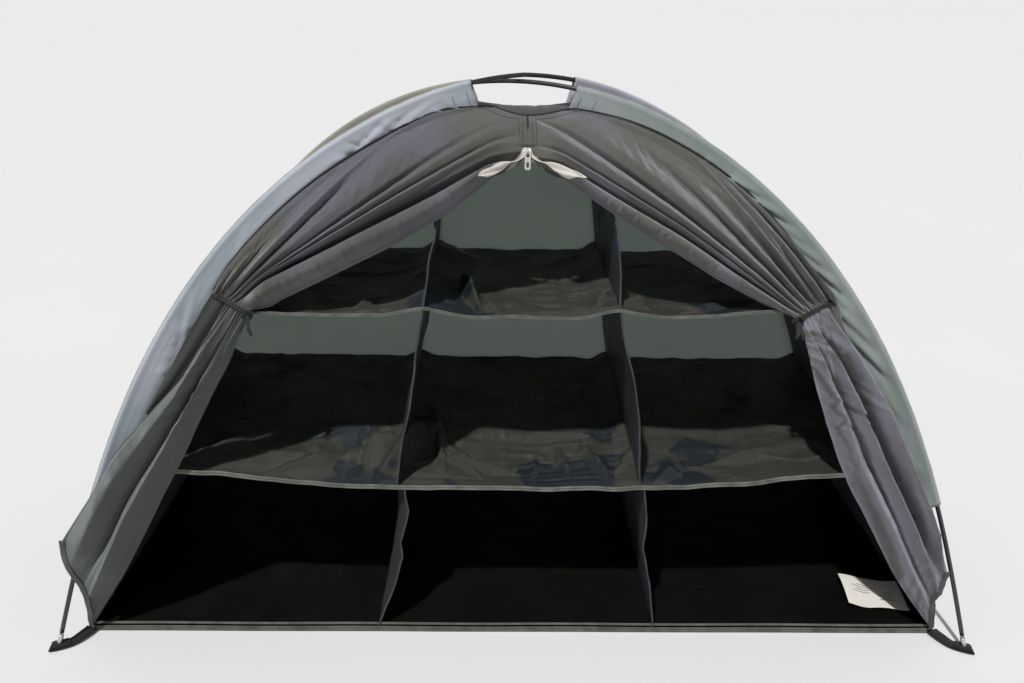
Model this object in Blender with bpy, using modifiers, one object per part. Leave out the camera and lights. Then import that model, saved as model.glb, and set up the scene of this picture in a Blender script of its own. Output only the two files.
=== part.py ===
"""Dome storage tent with nine fabric compartments.

Metres, +Z up. The door faces -Y and +X is to the right of somebody who faces the door.
The origin is the centre of the footprint, on the ground. Two flexible poles cross above the
roof. Each pole runs in two flat sleeves, sewn to the corner seams of a square-cornered tent
body, and stands with its metal tips in the eyelets of four corner straps.
"""

import math

import bmesh
import bpy
from mathutils import Matrix, Vector

# ---------------------------------------------------------------- driving dimensions
FOOT_X = 0.600            # pole feet: half width and half depth of the rectangle they stand on
FOOT_Y = 0.2536
POLE_TOP = 0.6987         # height of the lower pole's centre line at the crossing
CROSS_LIFT = 0.0083       # the other pole lies this much higher there
BEND_POWER = 1.03         # curvature of a pole grows with height to this power
POLE_RADIUS = 0.0030
POLE_STEPS = 24           # segments from crossing to foot

FLOOR_X = 0.574           # floor panel: half width and half depth
FLOOR_Y = 0.220
SLEEVE_TOP_WIDTH = 0.034  # corner seam to pole, at the crossing
SLEEVE_LOW_WIDTH = 0.045  # and from SLEEVE_LOW_Z down
SLEEVE_LOW_Z = 0.20
SLEEVE_HEM_Z = 0.196      # lower end of a sleeve
SLEEVE_TOP_R = 0.066      # its upper end, as a distance from the crossing
LOOP_RADIUS = 0.0042      # of the sleeve's fold around the pole

CLOTH = 0.0012            # thickness of the plain solids that stand for cloth
GAP = 0.0005              # between neighbouring solids
SEAM_GAP = 0.0018

SHELF_Z = (0.2275, 0.4300)
DIVIDER_X = (0.187, 0.157, 0.122, 0.104)   # at the floor, the two shelves and the roof
DIVIDER_TOP = 0.612

ZIP_X = 0.005             # the door's centre line is a little right of the tent's
ZIP_TOP = 0.613           # bottom edge of the header, where the door opens
FLAP_SLOPE = 1.76         # how fast the tied-back edge runs outward as it goes down
FLAP_LOW = 0.448
FACING_WIDTH = 0.020
TAPE_WIDTH = 0.008
TAIL_TOP = 0.425
TAIL_END = 0.015
TAIL_BULGE = 0.012
TAIL_CLOTH = 0.005

STRAP_WIDTH = 0.020
STRAP_BEYOND = 0.011      # of the pole foot
STRAP_THICK = 0.0020
FERRULE = 0.020           # metal end of a pole

FRONT, REAR, LEFT, RIGHT = -1, 1, -1, 1
CORNERS = {"front_left": (LEFT, FRONT), "front_right": (RIGHT, FRONT),
           "rear_left": (LEFT, REAR), "rear_right": (RIGHT, REAR)}


# ---------------------------------------------------------------- scene and materials
for old in list(bpy.data.objects):
    bpy.data.objects.remove(old)
tent = bpy.data.collections.new("dome_storage_tent")
cutters = bpy.data.collections.new("cutters")
for group in (tent, cutters):
    bpy.context.scene.collection.children.link(group)


def material(name, colour, roughness, metallic=0.0):
    mat = bpy.data.materials.new(name)
    mat.use_nodes = True
    shader = mat.node_tree.nodes["Principled BSDF"]
    shader.inputs["Base Color"].default_value = (*colour, 1.0)
    shader.inputs["Roughness"].default_value = roughness
    shader.inputs["Metallic"].default_value = metallic
    mat.diffuse_color = (*colour, 1.0)
    return mat


PANEL = material("panel_cloth", (0.090, 0.096, 0.100), 0.45)
SLEEVE = material("sleeve_cloth", (0.26, 0.30, 0.31), 0.55)
WALL = material("wall_cloth", (0.075, 0.095, 0.088), 0.60)
INNER = material("inner_cloth", (0.018, 0.020, 0.020), 0.35)
FLOOR = material("floor_cloth", (0.010, 0.010, 0.009), 0.50)
BINDING = material("binding_tape", (0.17, 0.18, 0.17), 0.75)
ZIP_TAPE = material("zip_tape", (0.66, 0.63, 0.57), 0.80)
LABEL = material("label_cloth", (0.70, 0.70, 0.67), 0.70)
WEBBING = material("webbing", (0.015, 0.015, 0.016), 0.80)
FIBREGLASS = material("fibreglass", (0.016, 0.016, 0.017), 0.30)
STEEL = material("steel", (0.62, 0.62, 0.60), 0.28, 1.0)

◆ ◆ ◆

Word for word, quote all of the data above.

*Solved problem:*
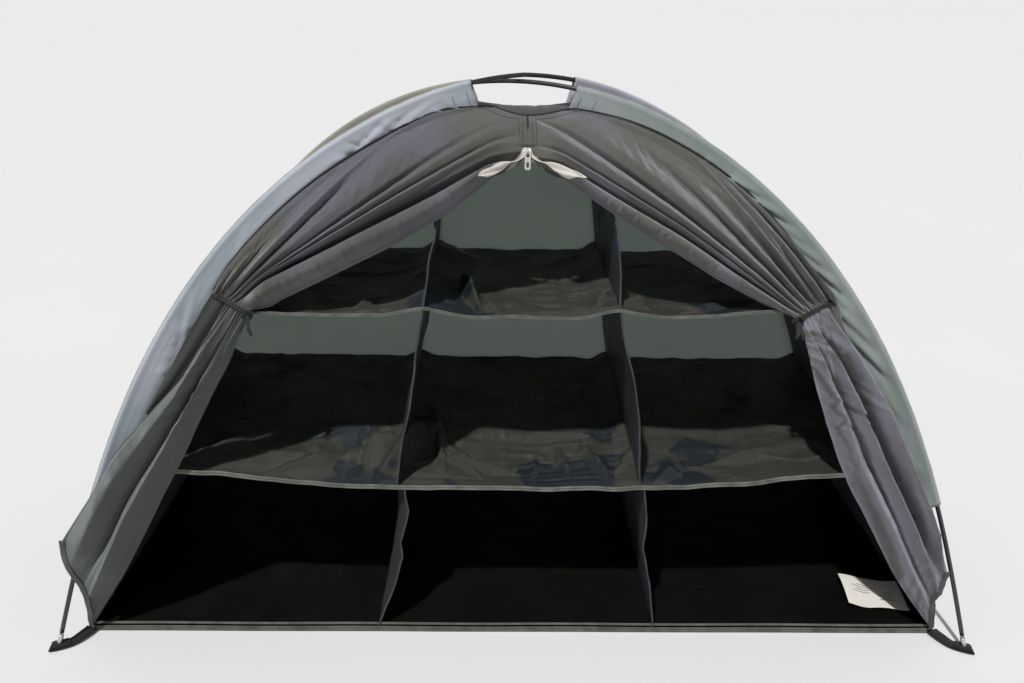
Model this object in Blender with bpy, using modifiers, one object per part. Leave out the camera and lights. Then import that model, saved as model.glb, and set up the scene of this picture in a Blender script of its own. Output only the two files.
=== part.py ===
"""Dome storage tent with nine fabric compartments.

Metres, +Z up. The door faces -Y and +X is to the right of somebody who faces the door.
The origin is the centre of the footprint, on the ground. Two flexible poles cross above the
roof. Each pole runs in two flat sleeves, sewn to the corner seams of a square-cornered tent
body, and stands with its metal tips in the eyelets of four corner straps.
"""

import math

import bmesh
import bpy
from mathutils import Matrix, Vector

# ---------------------------------------------------------------- driving dimensions
FOOT_X = 0.600            # pole feet: half width and half depth of the rectangle they stand on
FOOT_Y = 0.2536
POLE_TOP = 0.6987         # height of the lower pole's centre line at the crossing
CROSS_LIFT = 0.0083       # the other pole lies this much higher there
BEND_POWER = 1.03         # curvature of a pole grows with height to this power
POLE_RADIUS = 0.0030
POLE_STEPS = 24           # segments from crossing to foot

FLOOR_X = 0.574           # floor panel: half width and half depth
FLOOR_Y = 0.220
SLEEVE_TOP_WIDTH = 0.034  # corner seam to pole, at the crossing
SLEEVE_LOW_WIDTH = 0.045  # and from SLEEVE_LOW_Z down
SLEEVE_LOW_Z = 0.20
SLEEVE_HEM_Z = 0.196      # lower end of a sleeve
SLEEVE_TOP_R = 0.066      # its upper end, as a distance from the crossing
LOOP_RADIUS = 0.0042      # of the sleeve's fold around the pole

CLOTH = 0.0012            # thickness of the plain solids that stand for cloth
GAP = 0.0005              # between neighbouring solids
SEAM_GAP = 0.0018

SHELF_Z = (0.2275, 0.4300)
DIVIDER_X = (0.187, 0.157, 0.122, 0.104)   # at the floor, the two shelves and the roof
DIVIDER_TOP = 0.612

ZIP_X = 0.005             # the door's centre line is a little right of the tent's
ZIP_TOP = 0.613           # bottom edge of the header, where the door opens
FLAP_SLOPE = 1.76         # how fast the tied-back edge runs outward as it goes down
FLAP_LOW = 0.448
FACING_WIDTH = 0.020
TAPE_WIDTH = 0.008
TAIL_TOP = 0.425
TAIL_END = 0.015
TAIL_BULGE = 0.012
TAIL_CLOTH = 0.005

STRAP_WIDTH = 0.020
STRAP_BEYOND = 0.011      # of the pole foot
STRAP_THICK = 0.0020
FERRULE = 0.020           # metal end of a pole

FRONT, REAR, LEFT, RIGHT = -1, 1, -1, 1
CORNERS = {"front_left": (LEFT, FRONT), "front_right": (RIGHT, FRONT),
           "rear_left": (LEFT, REAR), "rear_right": (RIGHT, REAR)}


# ---------------------------------------------------------------- scene and materials
for old in list(bpy.data.objects):
    bpy.data.objects.remove(old)
tent = bpy.data.collections.new("dome_storage_tent")
cutters = bpy.data.collections.new("cutters")
for group in (tent, cutters):
    bpy.context.scene.collection.children.link(group)


def material(name, colour, roughness, metallic=0.0):
    mat = bpy.data.materials.new(name)
    mat.use_nodes = True
    shader = mat.node_tree.nodes["Principled BSDF"]
    shader.inputs["Base Color"].default_value = (*colour, 1.0)
    shader.inputs["Roughness"].default_value = roughness
    shader.inputs["Metallic"].default_value = metallic
    mat.diffuse_color = (*colour, 1.0)
    return mat


PANEL = material("panel_cloth", (0.090, 0.096, 0.100), 0.45)
SLEEVE = material("sleeve_cloth", (0.26, 0.30, 0.31), 0.55)
WALL = material("wall_cloth", (0.075, 0.095, 0.088), 0.60)
INNER = material("inner_cloth", (0.018, 0.020, 0.020), 0.35)
FLOOR = material("floor_cloth", (0.010, 0.010, 0.009), 0.50)
BINDING = material("binding_tape", (0.17, 0.18, 0.17), 0.75)
ZIP_TAPE = material("zip_tape", (0.66, 0.63, 0.57), 0.80)
LABEL = material("label_cloth", (0.70, 0.70, 0.67), 0.70)
WEBBING = material("webbing", (0.015, 0.015, 0.016), 0.80)
FIBREGLASS = material("fibreglass", (0.016, 0.016, 0.017), 0.30)
STEEL = material("steel", (0.62, 0.62, 0.60), 0.28, 1.0)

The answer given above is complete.